Goldwin Smith Profs. Sturt Manning, classics, and Adam Thomas Smith, anthropology, lifted the initiative off the ground, contacting the other 12 Goldwin Smith professors and raising the issue with Arts and Sciences Dean Ray Jayawardhana before taking it to President Martha Pollack, Manning said. 

“I was pleasantly surprised by the constructive approach that the Board of Trustees has taken,” Manning said.

Goldwin Smith was formerly a professor of history at the University of Oxford from 1858 to 1866 before moving to work at Cornell. At Cornell, he was a professor of English and constitutional history for a short stay, from 1868 to 1872. His portrait on the University Library’s web page remarks that his tenure at Cornell gave “the new University instant credibility.”

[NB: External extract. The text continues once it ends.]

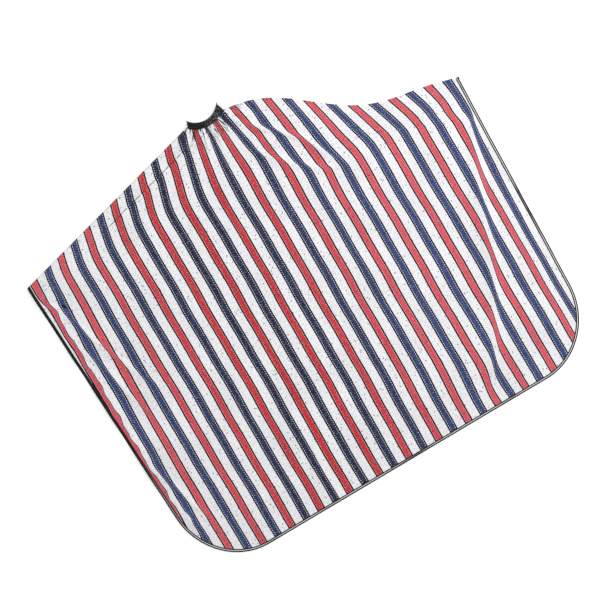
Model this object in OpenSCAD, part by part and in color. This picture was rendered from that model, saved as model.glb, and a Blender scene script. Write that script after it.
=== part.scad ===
// Barber cape, laid flat with its front panel up and both back panels folded under along the shoulders.
// Origin: centre of the outline, on the surface it lies on. +X across the cape, +Y towards the neck, +Z up.

/* [Cape] */
// Width across the shoulders
cape_w = 1400; // [1340:10:1460]
// Neck centre to the bottom hem
front_len = 1170; // [1100:10:1240]
// Neck centre to the back hem
back_len = 430; // [400:10:460]
// Radius of the two bottom corners
corner_r = 200; // [150:10:230]
// Radius of the two back corners
back_corner_r = 120; // [60:10:160]
// Share of its width that the front has lost at the hem
hem_taper = 0.055; // [0.03:0.005:0.07]
// How far the left shoulder corner lies below the neck
left_drop = 168; // [150:2:190]
// How far the right shoulder corner lies below the neck
right_drop = 282; // [260:2:300]

/* [Cloth] */
// Thickness of the cloth
cloth_t = 0.6; // [0.5:0.05:0.7]
// Width of the edge binding
binding_w = 8; // [6:0.5:10]
// Thickness of the folded binding tape
binding_t = 1.6; // [1.4:0.1:1.8]
// Height of the tallest soft fold above the flat cloth
fold_h = 11; // [6:0.5:14]

/* [Neckband] */
// Inner radius of the curved neckband
band_in_r = 62; // [60:0.5:64]
// Outer radius of the curved neckband
band_out_r = 82; // [80:0.5:84]
// Thickness of one band layer
layer_t = 0.6; // [0.5:0.05:0.7]
// Thickness of the elastic between the layers
elastic_t = 0.8; // [0.7:0.05:0.9]

/* [Snap closure] */
// Studs along the left band end
stud_count = 4; // [3:1:4]
// Distance between studs along the band
stud_pitch = 13; // [12:0.5:14]
// Radius of a stud
stud_r = 2; // [1.8:0.1:2.1]
// Radial clearance of a stud in its socket
snap_gap = 0.3; // [0.25:0.05:0.35]

/* [Hidden] */
$fn = 96;
eps = 0.01;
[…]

Smith was unabashed about his anti-Semitic views, describing Jews as “parasites.” Smith wrote, “The Jewish objective has always been the same, since Roman times. We regard our race as superior to all humanity, and we do not seek our ultimate union with other races, but our final triumph over them.”

In spite of the University’s motto and co-educational roots, Smith said by admitting women, Cornell would “sink at once from the rank of a University to that of an Oberlin or a high school.” 

At a 1906 naming ceremony for Goldwin Smith Hall, former University President Jacob Gould Schurman remarked that “the name furnishes an ideal to the faculty.” He continued to say that “for all time in this University the name of Goldwin Smith remains a synonym for liberal culture.”

For professors, the Goldwin Smith title, like many other honorifics, is purely that  honorary; there is no financial or special compensation for the professors donning the name. Manning said that professors often include the title with their writings — in emails, books, op-eds and on their faculty biographies — so dissociating from someone with racist beliefs is important. 

“To rename the chairs is a significant step that reflects the fact that the association with somebody who may have been a major figure in Cornell’s history but has views which are pretty much unacceptable,” Manning said.

This is not the first time a push has been made on campus to remove Goldwin Smith’s name from titles. In 2009, two professors helped to uncover Smith’s littered history of anti-Semitic literature and promotion. As a result, students and faculty demanded the University adhere to its motto of equality and inclusion by renaming Goldwin Smith Hall. 

Reflecting on 2020, a historic year for racial justice, Manning thinks this change is owed this moment of reckoning: “This is one of those ones where the political moment has shifted from what perhaps would had previously been ‘well, this needs further thought and a long period with committee’ to a recognition: ‘Actually, we need to act.’”

Upon the approval of the University to rename the honorifics associated with Goldwin Smith, Thomas Smith — the other professor who spearheaded the effort — wrote that he was “delighted” by the University’s decision to rename the professorships. “His deplorable racist, anti-Semitic and misogynist views are well-documented and it is well past time for Cornell to fully repudiate them,” he continued.

Cornell is not the only school in the Ivy League to remove the names of racist figures from honorary titles. In June, Princeton University removed former president Woodrow Wilson’s name from their School of Public and International Affairs.